私は1996年に環境庁(当時、現・環境省)を辞して関西学院大学に来ました。もとより来たくて来たわけではありません。総合政策学部を新設するにあたり、アカデミックな研究者だけでなく、行政の実務家も呼びたいということで、大学のほうから環境庁に要請があったのです。
私はそれまで研究などしたこともなく、学生を教えるという経験もまったくなかったのですが、たまたま私が自然保護行政と公害行政の双方をかなり広くカバーする経歴だったため、環境庁から半強制的に赴任することを強いられたわけです。
1997年の秋学期から講義を持ったのですが、一コマ1時間半を無事しゃべれるかどうか未経験なのでまったく自信がありませんでした。時間切れならば次回回しでいいですが、時間を持て余したら、みっともないということで、時間つぶしを考えました。
その結果、講義を始める前に10分か15分かを費やして、その週の環境に関する新聞記事とそれに関する自分の役人時代の経験をネタにしての時評を行うことにしました(授業評価の結果では、皮肉なことにこの時評がもっとも好評で、おかげで現在まで、そのための新聞記事の切り抜きがやめられないでいます)。
桑畑さんから原稿を頼まれたとき、どうせならこの授業前の時評を使いまわそうと思いついたわけです。

さて、環境行政ウオッチングの載った南九研時報は、近況報告代わりに何人かの環境庁時代の友人に送っていました。これに目を付けたのが、当時、環境情報普及センター(EIC)にいた鹿野兄(元・環境庁審議官)と松浦さん(元・環境庁施設整備課長)で、「環境行政ウオッチング」と同じスタイルでEICネットという日本最大の環境ウエブに書くように依頼がありました。

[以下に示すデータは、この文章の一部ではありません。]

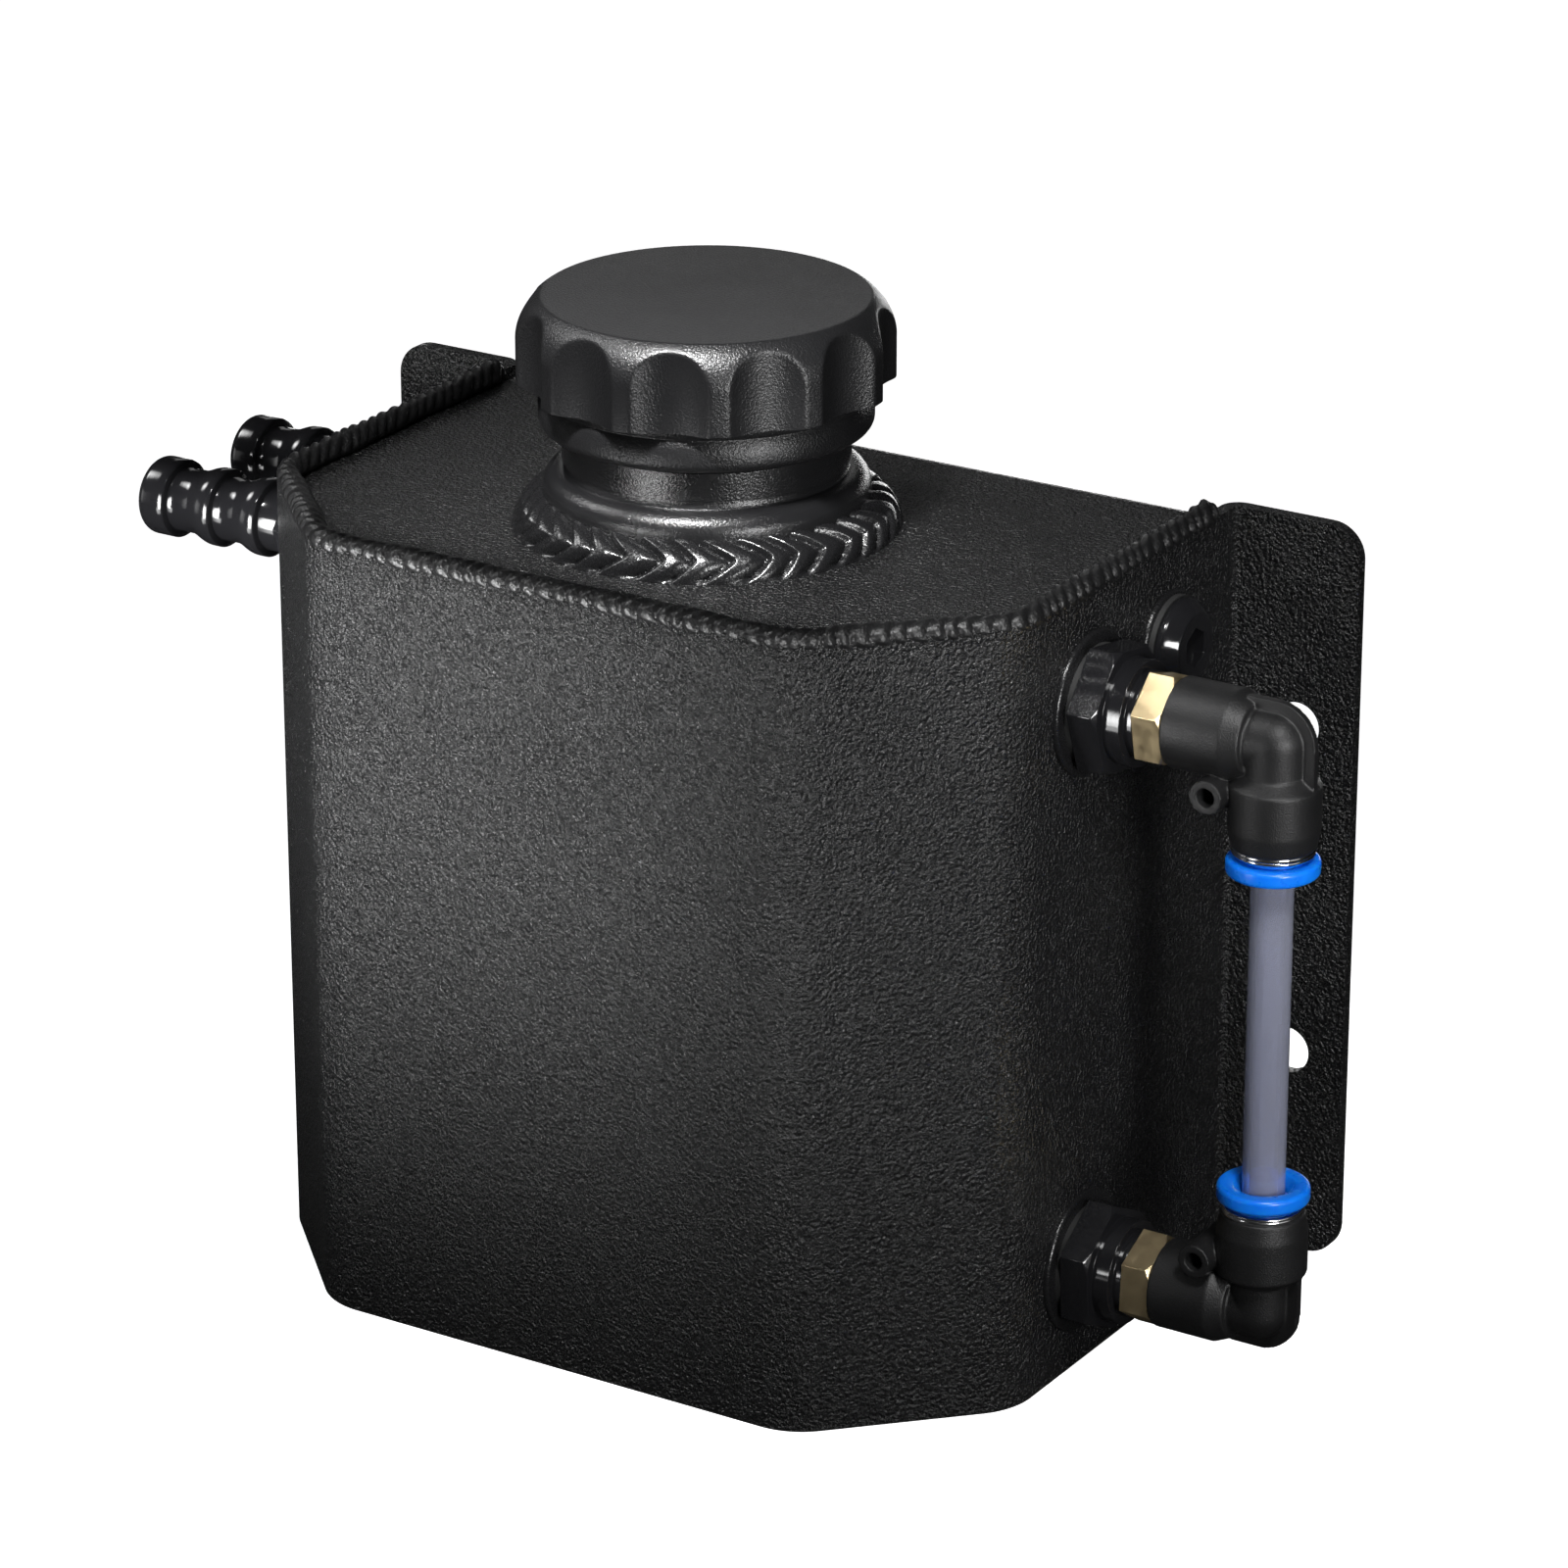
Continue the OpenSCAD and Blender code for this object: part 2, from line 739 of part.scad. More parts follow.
wrap_shell();
top_back_base_panel();
top_seam_weld();
rear_seam_welds();
filler_neck();
neck_weld();
filler_cap();
cap_gasket();
upper_gauge_bung();
lower_gauge_bung();
spare_port_bung();
front_hose_bung();
rear_hose_bung();
upper_gauge_adapter();
lower_gauge_adapter();
upper_adapter_washer();
lower_adapter_washer();
upper_elbow_stem();
lower_elbow_stem();
upper_elbow();
lower_elbow();
upper_stem_seal();
lower_stem_seal();
upper_tube_seal();
lower_tube_seal();
upper_grip_ring();
lower_grip_ring();
upper_retaining_ring();
lower_retaining_ring();
upper_release_collar();
lower_release_collar();
sight_tube();
spare_port_plug();
spare_plug_washer();
front_hose_tail();
rear_hose_tail();
front_tail_washer();
rear_tail_washer();
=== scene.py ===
import math

import bmesh
import bpy
from mathutils import Matrix, Vector


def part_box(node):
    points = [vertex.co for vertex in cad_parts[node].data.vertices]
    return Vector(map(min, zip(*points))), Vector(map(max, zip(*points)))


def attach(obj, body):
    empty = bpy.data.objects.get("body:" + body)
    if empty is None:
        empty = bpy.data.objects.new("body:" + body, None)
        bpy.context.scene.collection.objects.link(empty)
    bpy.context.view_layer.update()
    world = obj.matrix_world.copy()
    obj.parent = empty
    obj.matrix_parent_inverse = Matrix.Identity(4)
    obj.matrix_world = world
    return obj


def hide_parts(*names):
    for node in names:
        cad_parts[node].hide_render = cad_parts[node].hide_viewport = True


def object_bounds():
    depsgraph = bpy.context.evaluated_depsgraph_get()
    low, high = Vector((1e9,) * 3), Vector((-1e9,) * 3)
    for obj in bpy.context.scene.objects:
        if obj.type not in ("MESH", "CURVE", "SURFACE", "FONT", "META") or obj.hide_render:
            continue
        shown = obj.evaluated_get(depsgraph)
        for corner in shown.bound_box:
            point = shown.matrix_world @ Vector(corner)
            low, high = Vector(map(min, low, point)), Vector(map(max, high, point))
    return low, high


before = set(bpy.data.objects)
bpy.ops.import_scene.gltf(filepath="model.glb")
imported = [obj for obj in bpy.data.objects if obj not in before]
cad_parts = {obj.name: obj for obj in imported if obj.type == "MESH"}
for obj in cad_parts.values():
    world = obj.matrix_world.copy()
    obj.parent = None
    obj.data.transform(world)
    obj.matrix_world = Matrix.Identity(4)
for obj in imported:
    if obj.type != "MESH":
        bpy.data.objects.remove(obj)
cad_low, cad_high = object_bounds()

MM = 0.001
FULL_TURN = math.tau

# Heights and distances of the tank, in millimetres, in the row frame.
WALL_X = 62.0
FRONT_Y = -84.0
MID_Y = -43.0
PANEL_Z = 54.7
SHELL_TOP_Z = 56.0
SEAM_INSET = 1.7
GAUGE_OUT = 28.7
UPPER_PORT_Z = 39.75
LOWER_PORT_Z = -44.25
HOSE_Z = 43.5
HOSE_YS = {"front": -49.05, "rear": -26.55}
CHAMFER = 23.0
BEND_R = 9.3
SEAM_END_Y = -6.6
REAR_WELD_X = 60.35
REAR_WELD_Y = -2.1
REAR_WELD_INSET = 0.4
HOSE_HEXAGON_R = 8.083

# The filler: its screw thread, its weld's ripples and the cap's finger flutes.
THREAD_LEAD = 3.0
THREAD_DEPTH = 0.75
THREAD_LOW_Z, THREAD_HIGH_Z = 14.7, 24.9
NECK_RIPPLES = 35
RIPPLE_DEPTH = 1.0
FLUTE_STEP = 30.0
FLUTE_START = 21.5
FLUTE_CENTRE_R = 34.2
FLUTE_CUTTER_R = 9.9


# ---------------------------------------------------------------- node groups

def new_group(name, inputs, outputs):
    """An empty shader group with its sockets, and its two end nodes."""
    group = bpy.data.node_groups.new(name, "ShaderNodeTree")
    for label, kind, value in inputs:
        socket = group.interface.new_socket(name=label, in_out="INPUT", socket_type=kind)
        socket.default_value = value
    for label, kind in outputs:
        group.interface.new_socket(name=label, in_out="OUTPUT", socket_type=kind)
    start = group.nodes.new("NodeGroupInput")
    end = group.nodes.new("NodeGroupOutput")
    return group, start, end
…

そこで対話の相手を女子学生に変えて2003年の1月より始まったのが「環境行政時評」でした。当初隔月でという話だったのですが、第1講が好評だったので毎月アップすることにしました。
それから延々と8年半、昨夏にはアップ先を総合政策学部独自HPに移し、今日100講を迎えることができました。

私自身は大学教員でありながら、なんらの研究もしていない(できない)ことにコンプレックスを持っていましたが、この時評を書き続けるうちにそうしたコンプレックスは払拭されてきましたし、私の大学生活は時評とともにあったと言えると思います。
一方、100講は、東日本大震災やフクシマ原発事故という戦後最大の国難のただなかで書くことになってしまいました。
当初から切りのいい100講で打ち止めすることに決めていましたが、こうした状況のなかでは、このまま打ち止めにするのでなく、今後とも定年まで四半期ごとに発表し、この国難の行く末を見届けていきたいと決意を新たにしました。
これからもご支援方をよろしくお願いいたします。草々。